To implement this I have to make a foot-switch operated change-over box with a relay, to send either the computer test signal or the hand-operated swept tone the the woofer or tweeter under test. I have a spare QUAD 303 that'll boost the swept tone to just the right level. I've ordered a little metal box to mount the parts in, bought a foot switch on Ebay (about $3). The circuit arrangement is conceptually the same as my critical listening A-B comparator, and I'll take some pictures as I go along. Then you can see for yourself just how simple it is to make an A-B switchover box for yourself.
Alan A. Shaw
Designer, owner
Harbeth Audio UK
> But still, it is fun to watch fellow music lovers, unable to identify their own amp when compared -on the fly- to a “lesser” or “better” one
Thank you so much so sharing, Takis. I learned so much by reading this forum.
My big question is, is it safe for me to just walk into a consumer electronic store (like BestBuy here in the US), and buy whatever Sony or Yamaha has to offer? Let's not knock your "better" amp, but what was your "lesser" one?
Now, don't get me wrong. Like many here, we all appreciate nice things. I still like to have a nice, gorgeous looking Italian amp driving my little Harbeth (P3). But these things don't do any of the modern stuff. They don't stream Pandora music, they don't do Apple Airplay.

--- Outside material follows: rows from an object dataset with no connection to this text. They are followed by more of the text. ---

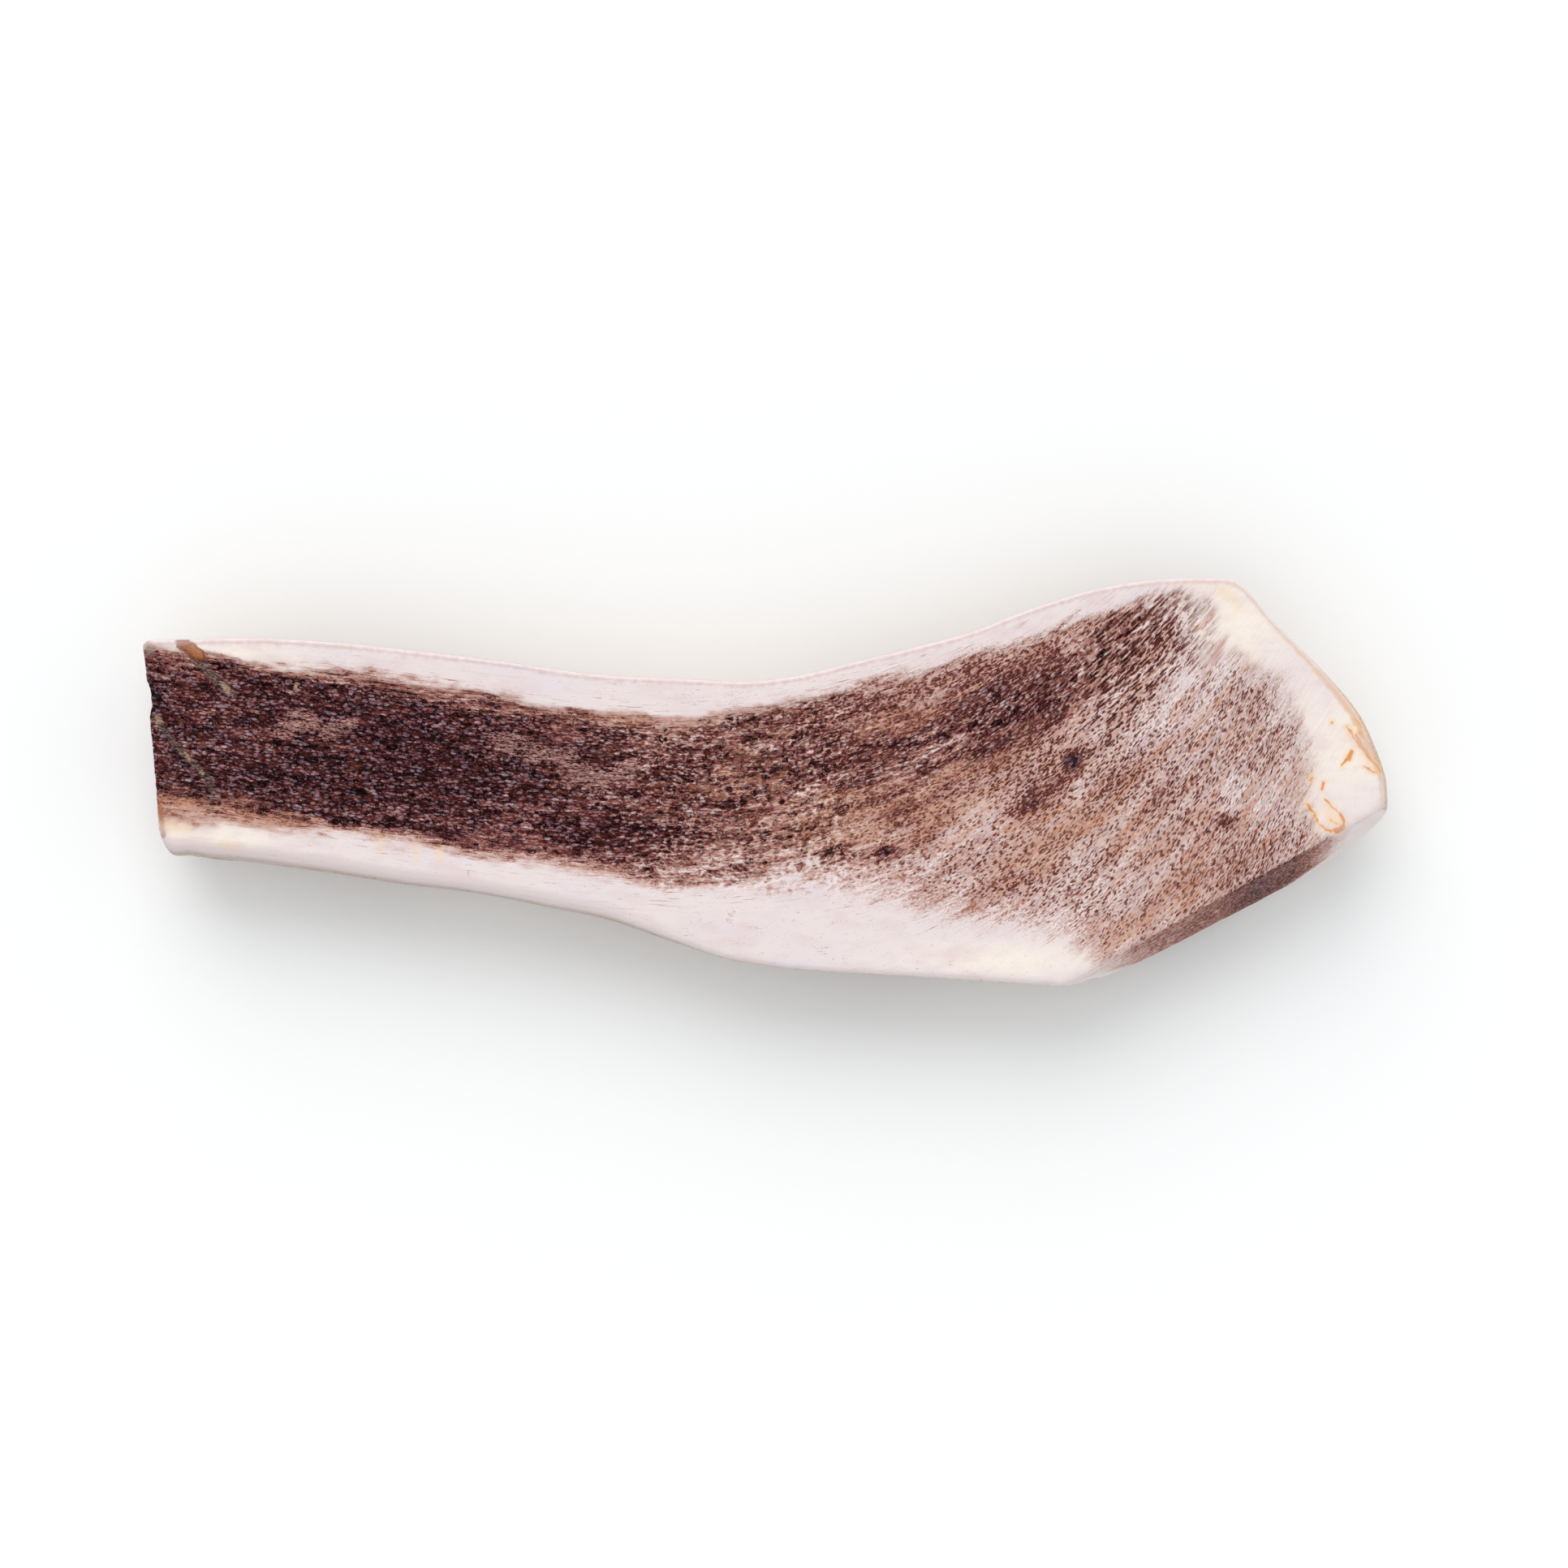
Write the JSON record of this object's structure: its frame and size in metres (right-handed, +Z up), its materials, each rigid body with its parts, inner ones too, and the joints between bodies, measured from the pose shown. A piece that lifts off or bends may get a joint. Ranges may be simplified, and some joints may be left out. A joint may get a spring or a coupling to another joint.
{
  "type": "split elk antler",
  "caption": "Half of a length of antler beam, sawn lengthwise, with a porous marrow face, a hard bone rim and a rounded, grooved back, for lying on a surface.",
  "frame": {"origin": "under the middle of the piece, on the surface that its rounded back rests on", "axes": "+X from the square cut to the flared end, +Z up, out of the sawn face"},
  "size_m": [0.21, 0.0694, 0.02],
  "materials": {
    "antler_bone": "satin sawn bone round a dark brown porous marrow, with a tan, grooved outer surface"
  },
  "bodies": {
    "root": {"antler": "antler_bone"}
  },
  "joints": []
}
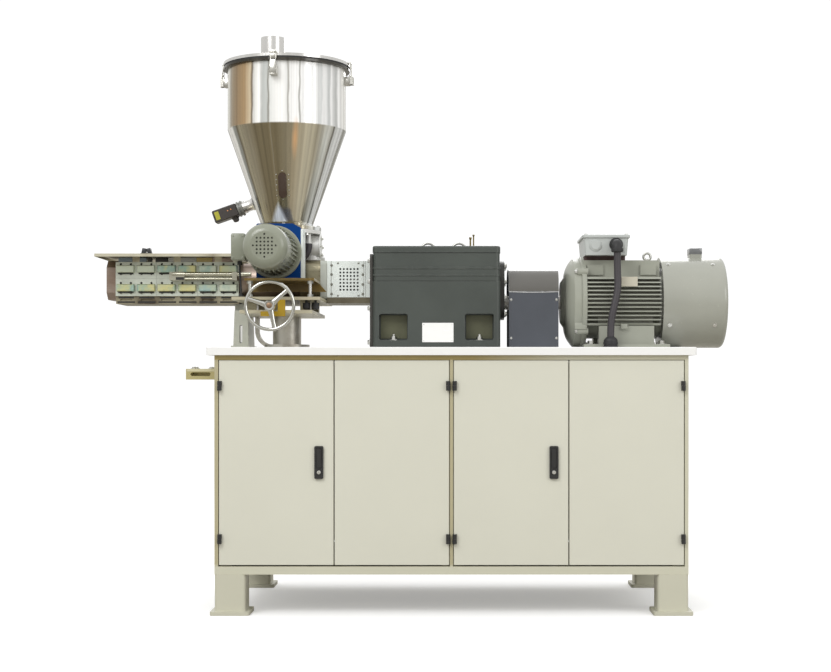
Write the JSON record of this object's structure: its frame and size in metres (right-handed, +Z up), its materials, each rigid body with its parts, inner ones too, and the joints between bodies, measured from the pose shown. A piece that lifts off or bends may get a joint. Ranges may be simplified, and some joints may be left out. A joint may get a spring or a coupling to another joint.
{
  "type": "conical twin-screw plastic extruder on a cabinet",
  "caption": "Small plastic extruder: a heated barrel fed by a steel hopper, with gearbox, coupling and finned motor in line on a table-height cabinet with hinged doors.",
  "frame": {"origin": "on the floor, under the middle of the whole outline", "axes": "+X along the machine from the barrel end towards the motor, -Y the door side, +Z up"},
  "size_m": [2.129, 0.885, 1.943],
  "materials": {
    "cabinet_paint": "semi-gloss cream powder coat",
    "table_paint": "satin white paint",
    "black_fittings": "satin black",
    "gearbox_paint": "satin dark grey paint",
    "guard_paint": "satin slate paint",
    "motor_paint": "semi-gloss grey-green paint",
    "zinc": "zinc plated",
    "machined_steel": "machined steel",
    "heater_cast": "cast and tinted",
    "cover_sheet": "brushed sheet",
    "cream_plate": "cream paint",
    "light_grey_paint": "light grey paint",
    "worm_blue": "gloss blue paint",
    "yellow_paint": "yellow paint",
    "chrome": "polished",
    "stainless": "polished stainless",
    "dark_rubber": "matt black",
    "dark_glass": "dark sight glass",
    "probe_black": "black moulding"
  },
  "bodies": {
    "root": {"air_duct": "heater_cast", "barrel": "machined_steel", "barrel_cover": "cover_sheet", "barrel_stand": "light_grey_paint", "cabinet_frame": "cabinet_paint", "cabinet_panels": "cabinet_paint", "cable_fittings": "dark_rubber", "clamp_blocks": "zinc", "clamp_knobs": "dark_rubber", "coupling_guard": "guard_paint", "dosing_housing": "stainless", "fan_cowl": "motor_paint", "feed_throat": "machined_steel", "feeder_cable": "dark_rubber", "feeder_cable_ends": "dark_rubber", "feeder_cowl": "motor_paint", "feeder_motor": "motor_paint", "feeder_shelf": "cream_plate", "feeder_terminal_box": "motor_paint", "gearbox_end_covers": "gearbox_paint", "gearbox_lower": "gearbox_paint", "gearbox_upper": "gearbox_paint", "guard_base": "cover_sheet", "heaters": "heater_cast", "hinge_posts": "black_fittings", "hopper_lid": "stainless", "hopper_shell": "stainless", "legs": "cabinet_paint", "level_probe": "probe_black", "lid_gasket": "dark_rubber", "lid_latches": "stainless", "lifting_eyes": "zinc", "motor_cable": "dark_rubber", "motor_end_shield": "motor_paint", "motor_frame": "motor_paint", "oil_pipes": "machined_steel", "pedestal": "machined_steel", "perforated_guard": "light_grey_paint", "plate_blocks": "machined_steel", "posts": "cabinet_paint", "shafts": "machined_steel", "shelf_studs": "zinc", "side_bracket": "cabinet_paint", "sight_window": "dark_glass", "slide_plates": "cream_plate", "tabletop": "table_paint", "terminal_box": "motor_paint", "terminal_gasket": "dark_rubber", "wheel_bracket": "yellow_paint", "worm_gearbox": "worm_blue", "worm_side_plate": "light_grey_paint"},
    "door_1": {"door_1": "cabinet_paint", "door_1_fittings": "black_fittings"},
    "door_2": {"door_2": "cabinet_paint", "door_2_fittings": "black_fittings"},
    "door_3": {"door_3": "cabinet_paint", "door_3_fittings": "black_fittings"},
    "door_4": {"door_4": "cabinet_paint", "door_4_fittings": "black_fittings"},
    "handwheel": {"handwheel": "chrome"}
  },
  "joints": [
    {"name": "door_1_hinge", "type": "hinge", "parent": "root", "child": "door_1", "pos_m": [-0.617, -0.3405, 0.5], "axis": [0, 0, -1], "range_deg": [0, 90]},
    {"name": "door_2_hinge", "type": "hinge", "parent": "root", "child": "door_2", "pos_m": [0.12, -0.3405, 0.5], "axis": [0, 0, 1], "range_deg": [0, 90]},
    {"name": "door_3_hinge", "type": "hinge", "parent": "root", "child": "door_3", "pos_m": [0.141, -0.3405, 0.5], "axis": [0, 0, -1], "range_deg": [0, 90]},
    {"name": "door_4_hinge", "type": "hinge", "parent": "root", "child": "door_4", "pos_m": [0.878, -0.3405, 0.5], "axis": [0, 0, 1], "range_deg": [0, 90]},
    {"name": "handwheel_turn", "type": "hinge", "parent": "root", "child": "handwheel", "pos_m": [-0.4535, -0.3525, 0.998], "axis": [0, 1, 0], "continuous": true}
  ]
}
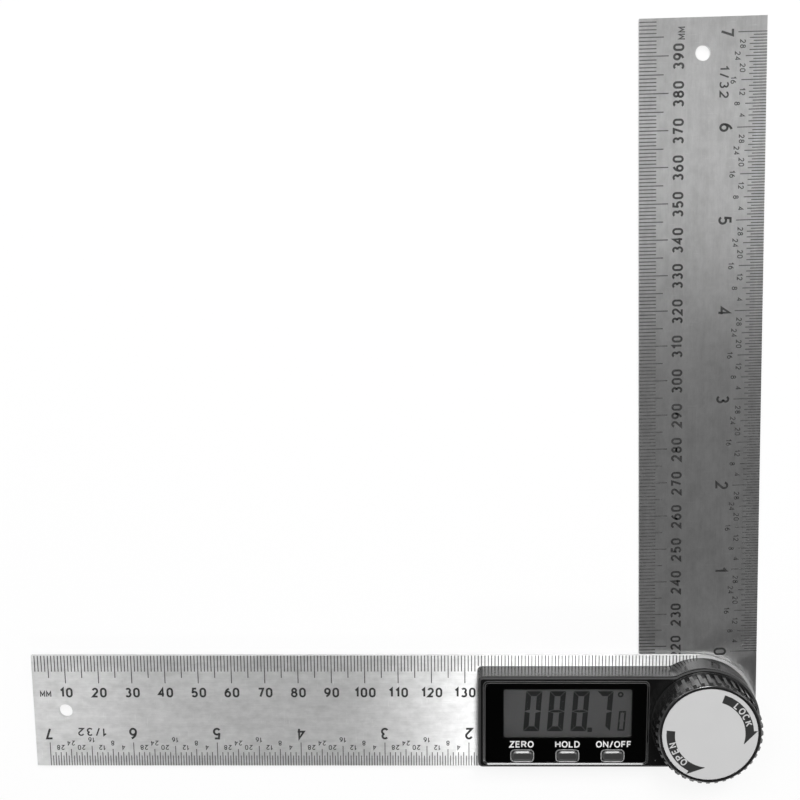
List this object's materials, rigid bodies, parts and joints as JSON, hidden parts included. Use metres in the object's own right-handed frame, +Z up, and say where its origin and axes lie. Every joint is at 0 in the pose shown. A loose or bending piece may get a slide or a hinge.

Life is getting really complicated in terms of audio contents. I wanted to switch to receiver type equipment so I can consolidate all electronics into one box without messing with many boxes and trying to make them all work together. But at the end of the day, sound is still one of the most important factor me to.
Thanks for sharing your thoughts. Takis, if you make another one of your box, I'll buy it from you.
Finally, a big big thank to Alan. You are truly a man of integrity. (And a brave man.) Very few in this business dare to discuss the truth openly.